The city runabout is brimming with sensors. For example, US company Gentex is contributing the Iris scanner for occupant detection and dimmable front and rear glass elements, which can also be found on the Boeing Dreamliner. The sophisticated Lidar sensors from Ibeo in Hamburg ensure that obstacles on the road are detected by means of real-time measurement of the light reflections. The Harman Autonomous Drive Platform that is part of the skateboard makes safely moving through city traffic possible. It uses the NXP BlueBox, a sensor fusion solution. In turn, the Smart Antenna, jointly developed by NXP and Harman, ensures safe communication to the world outside as well as a high-speed connection to the Harman Ignite Cloud Platform. With 5G, Car2X, radio tuner, BT, and WiFi, it covers the entire spectrum of wireless networking possibilities. Sprint, a leading US telecommunications company, is committed to ensuring stable networks. Moreover, with highly-sensitive pod recognition and its customized Smart Access solution, the chip giant NXP offers a broad range of technologies that show promise for the future. Europe’s leading business software company SAP contributes by enabling the digitized ecosystem through innovative technologies and software solutions in the areas of smart cities, connected health, connected mobility, and transportation. And TomTom provides HD maps for autonomous driving and navigation technologies that enable predictive driving for passengers’ comfort. Finally, the Israeli start-up Valens’s HDBaseT Automotive connectivity technology connection is responsible for the fast and secure transmission of even ultra-high-definition, high-resolution multimedia signals between the numerous vehicle components.

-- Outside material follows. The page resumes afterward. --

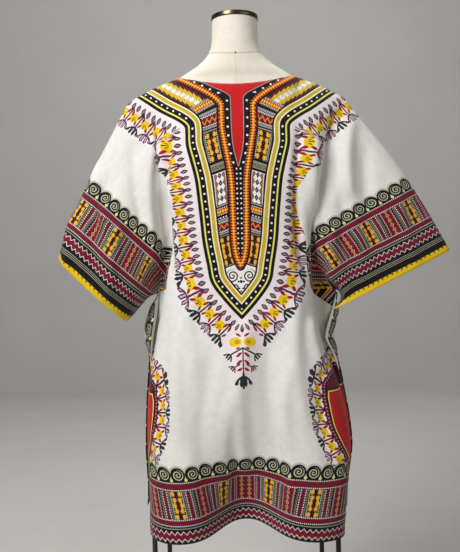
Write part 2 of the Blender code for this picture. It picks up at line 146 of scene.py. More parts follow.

An innovative marketplace net from MHP allows custom use of the wide variety of pods and skateboards with a wide range of service providers. Also not commonplace for a concept vehicle: The transmission of data and information was independently and impartially tested and certified by Dekra, the globally operating testing and certification experts. And who supplies the electricity for all these consumers? It flows into the vehicle via the quick-charging cable with high-voltage technology from Harting based in the East Westphalian town of Espelkamp.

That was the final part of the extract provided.